[start of Dataset content]

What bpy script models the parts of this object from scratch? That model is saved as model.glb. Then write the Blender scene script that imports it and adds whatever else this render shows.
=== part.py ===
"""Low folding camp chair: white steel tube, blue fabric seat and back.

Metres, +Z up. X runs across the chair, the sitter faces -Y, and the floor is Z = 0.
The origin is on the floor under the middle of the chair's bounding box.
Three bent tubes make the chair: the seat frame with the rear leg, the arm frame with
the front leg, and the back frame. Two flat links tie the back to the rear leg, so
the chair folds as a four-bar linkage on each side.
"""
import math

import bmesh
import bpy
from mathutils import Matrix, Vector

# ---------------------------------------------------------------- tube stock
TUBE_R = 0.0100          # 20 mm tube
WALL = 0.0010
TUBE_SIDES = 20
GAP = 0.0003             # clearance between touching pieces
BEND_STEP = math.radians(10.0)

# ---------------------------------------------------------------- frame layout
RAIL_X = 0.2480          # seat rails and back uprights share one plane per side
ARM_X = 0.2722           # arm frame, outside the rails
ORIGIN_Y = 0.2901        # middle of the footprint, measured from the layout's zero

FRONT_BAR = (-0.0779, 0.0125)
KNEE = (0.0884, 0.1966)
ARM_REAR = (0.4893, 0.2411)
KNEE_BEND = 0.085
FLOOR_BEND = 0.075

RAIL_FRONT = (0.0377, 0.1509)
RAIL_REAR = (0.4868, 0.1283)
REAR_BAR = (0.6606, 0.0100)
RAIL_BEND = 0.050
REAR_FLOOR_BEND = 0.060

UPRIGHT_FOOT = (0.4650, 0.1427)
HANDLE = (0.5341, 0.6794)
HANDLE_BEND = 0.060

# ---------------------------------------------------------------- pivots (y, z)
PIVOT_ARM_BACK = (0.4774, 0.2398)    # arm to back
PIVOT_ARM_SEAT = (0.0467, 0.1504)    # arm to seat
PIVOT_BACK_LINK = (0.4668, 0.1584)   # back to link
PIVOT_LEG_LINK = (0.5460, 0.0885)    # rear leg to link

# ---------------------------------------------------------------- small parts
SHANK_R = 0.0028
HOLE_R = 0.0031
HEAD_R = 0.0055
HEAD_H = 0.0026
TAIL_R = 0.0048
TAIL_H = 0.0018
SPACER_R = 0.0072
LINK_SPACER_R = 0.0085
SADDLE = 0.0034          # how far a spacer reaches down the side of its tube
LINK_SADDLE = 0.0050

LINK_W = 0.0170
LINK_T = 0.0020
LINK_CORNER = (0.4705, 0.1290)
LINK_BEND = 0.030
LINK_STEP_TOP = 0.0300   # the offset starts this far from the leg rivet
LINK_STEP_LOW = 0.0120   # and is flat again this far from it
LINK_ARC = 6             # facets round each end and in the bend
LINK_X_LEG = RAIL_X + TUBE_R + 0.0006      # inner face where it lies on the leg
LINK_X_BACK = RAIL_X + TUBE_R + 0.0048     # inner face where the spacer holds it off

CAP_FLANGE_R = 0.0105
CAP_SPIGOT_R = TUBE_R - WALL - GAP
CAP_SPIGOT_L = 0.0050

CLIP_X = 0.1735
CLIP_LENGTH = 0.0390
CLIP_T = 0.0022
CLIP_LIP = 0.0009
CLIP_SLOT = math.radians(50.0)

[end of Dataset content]

> **Do this**:
Extract all lines as given.

> **Output below**:
What bpy script models the parts of this object from scratch? That model is saved as model.glb. Then write the Blender scene script that imports it and adds whatever else this render shows.
=== part.py ===
"""Low folding camp chair: white steel tube, blue fabric seat and back.

Metres, +Z up. X runs across the chair, the sitter faces -Y, and the floor is Z = 0.
The origin is on the floor under the middle of the chair's bounding box.
Three bent tubes make the chair: the seat frame with the rear leg, the arm frame with
the front leg, and the back frame. Two flat links tie the back to the rear leg, so
the chair folds as a four-bar linkage on each side.
"""
import math

import bmesh
import bpy
from mathutils import Matrix, Vector

# ---------------------------------------------------------------- tube stock
TUBE_R = 0.0100          # 20 mm tube
WALL = 0.0010
TUBE_SIDES = 20
GAP = 0.0003             # clearance between touching pieces
BEND_STEP = math.radians(10.0)

# ---------------------------------------------------------------- frame layout
RAIL_X = 0.2480          # seat rails and back uprights share one plane per side
ARM_X = 0.2722           # arm frame, outside the rails
ORIGIN_Y = 0.2901        # middle of the footprint, measured from the layout's zero

FRONT_BAR = (-0.0779, 0.0125)
KNEE = (0.0884, 0.1966)
ARM_REAR = (0.4893, 0.2411)
KNEE_BEND = 0.085
FLOOR_BEND = 0.075

RAIL_FRONT = (0.0377, 0.1509)
RAIL_REAR = (0.4868, 0.1283)
REAR_BAR = (0.6606, 0.0100)
RAIL_BEND = 0.050
REAR_FLOOR_BEND = 0.060

UPRIGHT_FOOT = (0.4650, 0.1427)
HANDLE = (0.5341, 0.6794)
HANDLE_BEND = 0.060

# ---------------------------------------------------------------- pivots (y, z)
PIVOT_ARM_BACK = (0.4774, 0.2398)    # arm to back
PIVOT_ARM_SEAT = (0.0467, 0.1504)    # arm to seat
PIVOT_BACK_LINK = (0.4668, 0.1584)   # back to link
PIVOT_LEG_LINK = (0.5460, 0.0885)    # rear leg to link

# ---------------------------------------------------------------- small parts
SHANK_R = 0.0028
HOLE_R = 0.0031
HEAD_R = 0.0055
HEAD_H = 0.0026
TAIL_R = 0.0048
TAIL_H = 0.0018
SPACER_R = 0.0072
LINK_SPACER_R = 0.0085
SADDLE = 0.0034          # how far a spacer reaches down the side of its tube
LINK_SADDLE = 0.0050

LINK_W = 0.0170
LINK_T = 0.0020
LINK_CORNER = (0.4705, 0.1290)
LINK_BEND = 0.030
LINK_STEP_TOP = 0.0300   # the offset starts this far from the leg rivet
LINK_STEP_LOW = 0.0120   # and is flat again this far from it
LINK_ARC = 6             # facets round each end and in the bend
LINK_X_LEG = RAIL_X + TUBE_R + 0.0006      # inner face where it lies on the leg
LINK_X_BACK = RAIL_X + TUBE_R + 0.0048     # inner face where the spacer holds it off

CAP_FLANGE_R = 0.0105
CAP_SPIGOT_R = TUBE_R - WALL - GAP
CAP_SPIGOT_L = 0.0050

CLIP_X = 0.1735
CLIP_LENGTH = 0.0390
CLIP_T = 0.0022
CLIP_LIP = 0.0009
CLIP_SLOT = math.radians(50.0)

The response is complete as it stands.